I have a 25hp etec with cmc tilt and trim on a lt25 gheenoe. Factory prop is a 10.3x12 pitch and it had too high of an rpm. I put a tach on the boat and replaced it with a Powertech SRA 12 10" diameter. I am looking for a larger diameter because with the sra I am spinning 6200-6300 rpms!!! Way too much!!! Any suggestions? Looking at a Turning Point Express 10 1/8" 14p prop?


----------



## mboeder (Mar 4, 2011)

Ran a solas alum 4 blade 10" 12p prop and bounced of the rev limiter.... Stock prop is the best as far as rpm goes but I still feel it slipping at wot.


----------



## RunningOnEmpty (Jun 20, 2015)

The Powertech SRA is breaking loose and slipping?


----------



## mboeder (Mar 4, 2011)

I ran the stock prop again wednesday. It ran 5400rpms with a 165lb buddy, 12 gallon livewell blacked out, my 175lb self and a yeti 35qt packed out. I lowered the motor last night and put the SRA back on. The cavitation plate was 3 inches above the bottom of the hull so i lowered it to 1 inch above.


----------



## RunningOnEmpty (Jun 20, 2015)

5400 rpm is good considering all that weight. How fast was it going when you hit the rev limiter?


----------



## mboeder (Mar 4, 2011)

livewell, empty cooler and myself I've seen 30mph. I am hoping that I experience no blowout when turning. The motor WOT is rated for 5500-6000 and I would like to be around 5800-5900 area. I think the rev limiter is around 6300.


----------



## RunningOnEmpty (Jun 20, 2015)

I checked your numbers and @ 6300 rpm's your prop was slipping 10%. You would need more pitch to compensate for that much slip. I'm guessing when you lowered the motor it reduced the slip and brought the rpm's down.


----------



## mboeder (Mar 4, 2011)

Rpms solo are around 5800-5900 with the SRA312 prop.

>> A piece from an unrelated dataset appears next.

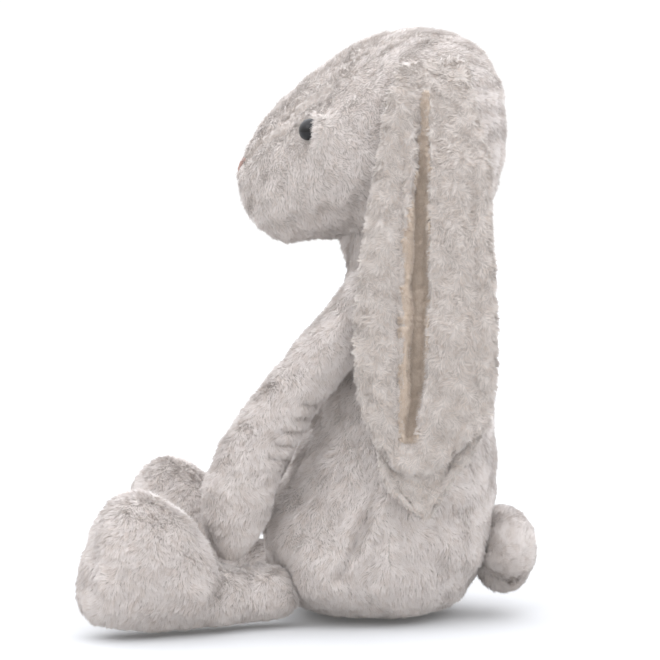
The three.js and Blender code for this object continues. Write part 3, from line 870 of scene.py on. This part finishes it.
def ear_relief(points, facing):
    """Round rolls beside the channel, the cuff where they meet above the tip, and a full
    back edge."""
    outer = smoothstep(0.0, 0.45, facing[:, 0])
    heights, front, back = CHANNEL
    y, z = points[:, 1], points[:, 2]
    middle = np.interp(z, heights, (front + back) / 2)
    span = smoothstep(138 * MM, 156 * MM, z) * (1 - smoothstep(376 * MM, 402 * MM, z))
    proud = 1.3 * np.exp(-((y - middle) / (7.0 * MM)) ** 2) * span
    proud += 2.2 * np.exp(-((y - middle + 20 * MM) / (9 * MM)) ** 2) * span
    proud += 2.2 * np.exp(-((y - middle - 27 * MM) / (13 * MM)) ** 2) * span
    below = np.interp(y, CUFF[:, 0], CUFF[:, 1]) - z
    proud += -8.0 * smoothstep(0.0, 5 * MM, below) * (1 - 0.7 * smoothstep(
        12 * MM, 34 * MM, below))
    proud += 1.8 * np.exp(-((below + 5 * MM) / (6 * MM)) ** 2)
    rear = 6.0 * smoothstep(0.2, 0.85, facing[:, 1]) * (1 - smoothstep(330 * MM, 390 * MM, z))
    return proud * outer + rear * smoothstep(130 * MM, 190 * MM, z)


def ear_length(points):
    """Fleece is clipped beside the channel and in the fold under the cuff."""
    heights, front, back = CHANNEL
    y, z = points[:, 1], points[:, 2]
    aside = np.maximum(np.interp(z, heights, front) - y, y - np.interp(z, heights, back))
    below = np.interp(y, CUFF[:, 0], CUFF[:, 1]) - z
    fold = np.exp(-((below - 4 * MM) / (4 * MM)) ** 2)
    return (0.6 + 0.4 * smoothstep(0.0, 6 * MM, aside)) * (1 - 0.35 * fold)


def lining_sheet(name, ear):
    """The smooth lining: a thin sheet over the floor and the walls of an ear's channel."""
    bm = bmesh.new()
    bm.from_mesh(ear.data)
    centres = np.array([face.calc_center_median() for face in bm.faces])
    facing = np.array([face.normal for face in bm.faces])
    inside = in_channel(mirrored(centres), mirrored(facing, centres), -3.0)
    spare = [face for face, kept in zip(list(bm.faces), inside) if not kept]
    bmesh.ops.delete(bm, geom=spare, context="FACES")
    largest_island(bm)
    bm.normal_update()
    for vert in bm.verts:
        vert.co += vert.normal * 0.7 * MM
    bmesh.ops.solidify(bm, geom=bm.faces[:], thickness=1.2 * MM)
    bmesh.ops.recalc_face_normals(bm, faces=bm.faces)
    mesh = bpy.data.meshes.new(name)
    bm.to_mesh(mesh)
    bm.free()
    shade_smooth(mesh)
    mesh.materials.clear()
    mesh.materials.append(materials["lining_backing"])
    return new_object(name, mesh)


def leg_relief(points, facing):
    """The crease over the ankle, small tucks beside it, and a thigh that goes in at the hip."""
    tucks = -3.0 * groove(points, [(52, -52, 52), (76, -68, 62), (96, -60, 48)], 5.0)
    tucks += -1.8 * groove(points, [(108, -78, 24), (100, -70, 10)], 3.0)
    tucks += -1.6 * groove(points, [(116, -92, 22), (110, -84, 9)], 3.0)
    tucks += -12.0 * blob(points, (98, -6, 34), (16, 22, 26))
    tucks += -5.0 * blob(points, (100, -160, 66), (44, 20, 26))
    return tucks + 10.0 * blob(points, (54, -18, 28), (26, 16, 24))


for side, sign in SIDES.items():
    arm_nodes = [f"arm_outer_{side}", f"arm_inner_{side}", f"arm_stuffing_{side}"]
    arm = cover(f"arm_cover_{side}", f"arm_{side}", arm_nodes, arm_nodes[:2], inset=2.6 * MM,
                voxel=4 * MM, seed=7 + int(sign), relief=arm_relief)
    grow_pile(f"arm_pile_{side}", arm, f"arm_{side}", PILE_COUNTS["arm"], "combed", downward,
              41 + int(sign))
    leg_nodes = [f"leg_outer_{side}", f"leg_inner_{side}", f"foot_sole_{side}",
                 f"leg_stuffing_{side}"]
    leg = cover(f"leg_cover_{side}", f"leg_{side}", leg_nodes, leg_nodes[:3], inset=2.8 * MM,
                voxel=4 * MM, seed=11 + int(sign), relief=leg_relief)
    grow_pile(f"leg_pile_{side}", leg, f"leg_{side}", PILE_COUNTS["leg"], "combed",
              lambda points, facing: np.broadcast_to(np.array([0.0, -0.5, -1.0]), points.shape),
              51 + int(sign), scale=floor_scale)
    ear_nodes = [f"ear_outer_{side}"]
    ear = cover(f"ear_cover_{side}", f"ear_{side}", ear_nodes, ear_nodes, inset=2.4 * MM,
                voxel=2.4 * MM, seed=15 + int(sign), relief=ear_relief,
                pressure=1.0, cap=1 * MM, levels=0, smoothing=3)
    grow_pile(f"ear_pile_{side}", ear, f"ear_{side}", PILE_COUNTS["ear"], "fleece", downward,
              61 + int(sign), material="fleece", scale=ear_length,
              keep=lambda centres, facing: (1 - in_channel(
                  mirrored(centres), mirrored(facing, centres), -0.8)))
    lining = lining_sheet(f"ear_lining_cover_{side}", ear)
    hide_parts(f"ear_lining_{side}")
    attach(lining, f"ear_{side}")
    grow_pile(f"ear_lining_pile_{side}", lining, f"ear_{side}", PILE_COUNTS["lining"],
              "short", downward, 71 + int(sign), material="lining",
              keep=lambda centres, facing: (facing[:, 0] * np.sign(centres[:, 0]) > 0.25
                                            ).astype(float))

TAIL_LOW, TAIL_HIGH = (np.array(corner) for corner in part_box("tail_cover"))
TAIL_MIDDLE, TAIL_REACH = (TAIL_LOW + TAIL_HIGH) / 2, (TAIL_HIGH - TAIL_LOW) / 2


def pompom():
    """The gathered round cover of the tail."""
    bm = bmesh.new()
    bmesh.ops.create_icosphere(bm, subdivisions=5, radius=1.0)
    mesh = bpy.data.meshes.new("tail_base")
    bm.to_mesh(mesh)
    bm.free()
    around = coordinates(mesh)
    set_coordinates(mesh, TAIL_MIDDLE + around * (TAIL_REACH - 2.5 * MM)
                    + 0.6 * MM * around * waves(around, 0.9, 19)[:, None])
    shade_smooth(mesh)
    mesh.materials.append(materials["backing"])
    return new_object("tail_base", mesh)


tail = pompom()
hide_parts("tail_cover", "tail_stuffing")
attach(tail, "torso")


def over_the_tail(points, facing):
    """Away from where the tail is sewn on."""
    return points - TAIL_MIDDLE + TAIL_REACH * np.array([0.0, 1.0, 0.2])


grow_pile("tail_pile", tail, "torso", PILE_COUNTS["tail"], "pompom", over_the_tail, 81)

# ---------------------------------------------------------------- camera, floor and light
TARGET = Vector((0.0, 0.013, 0.214))
camera_data = bpy.data.cameras.new("camera")
camera = bpy.data.objects.new("camera", camera_data)
scene.collection.objects.link(camera)
AZIMUTH, ELEVATION, DISTANCE = math.radians(93.0), math.radians(4.0), 2.0
out = Vector((math.sin(AZIMUTH) * math.cos(ELEVATION), -math.cos(AZIMUTH) * math.cos(ELEVATION),
              math.sin(ELEVATION)))
camera.location = TARGET + out * DISTANCE
camera.rotation_euler = (-out).to_track_quat("-Z", "Y").to_euler()
SENSOR_WIDTH, WIDTH_IN_VIEW = 36.0, 0.495
camera_data.sensor_width = SENSOR_WIDTH
camera_data.lens = SENSOR_WIDTH * DISTANCE / WIDTH_IN_VIEW
scene.camera = camera

floor_mesh = bpy.data.meshes.new("floor")
FLOOR_HALF = 6
floor_mesh.from_pydata([(x * FLOOR_HALF, y * FLOOR_HALF, 0)
                        for x, y in ((-1, -1), (1, -1), (1, 1), (-1, 1))], [], [(0, 1, 2, 3)])
floor = new_object("floor", floor_mesh)
floor_mesh.materials.append(floor_material())

world = bpy.data.worlds.new("studio")
scene.world = world
world.use_nodes = True
# The studio is white at the horizon and brighter overhead, like a large soft box.
HORIZON, ZENITH = (1.0, 1.0, 1.0, 1.0), (2.5, 2.56, 2.7, 1.0)
world_nodes, world_links = world.node_tree.nodes, world.node_tree.links
background = world_nodes["Background"]
around = world_nodes.new("ShaderNodeTexCoord")
parts = world_nodes.new("ShaderNodeSeparateXYZ")
rise = world_nodes.new("ShaderNodeMapRange")
rise.interpolation_type = "SMOOTHSTEP"
rise.inputs["From Min"].default_value = 0.08
rise.inputs["From Max"].default_value = 0.85
sky = world_nodes.new("ShaderNodeMix")
sky.data_type = "RGBA"
sky.clamp_result = False
sky.inputs["A"].default_value = HORIZON
sky.inputs["B"].default_value = ZENITH
world_links.new(around.outputs["Generated"], parts.inputs["Vector"])
world_links.new(parts.outputs["Z"], rise.inputs["Value"])
world_links.new(rise.outputs["Result"], sky.inputs["Factor"])
world_links.new(sky.outputs["Result"], background.inputs["Color"])
background.inputs["Strength"].default_value = 1.0


def area_light(name, place, size, power):
    light = bpy.data.lights.new(name, "AREA")
    light.shape = "SQUARE"
    light.size = size
    light.energy = power
    obj = bpy.data.objects.new(name, light)
    obj.location = place
    obj.rotation_euler = (TARGET - Vector(place)).to_track_quat("-Z", "Y").to_euler()
    scene.collection.objects.link(obj)


area_light("key", (1.2, -1.3, 1.6), 0.9, 2)
scene.view_settings.view_transform = "Standard"
scene.view_settings.exposure = 0.08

Any turn and it blows out... Looking at larger pitch prop


----------



## noeettica (Sep 23, 2007)

What is your Gear Case ratio ?

You may just need some Cupping added ...


----------



## noeettica (Sep 23, 2007)

WOW the Ratio is 2.15 You are going to need some pitch Not sure how much

What are the splines on your prop ?

I am looking for a 12 pitch SRA-4


----------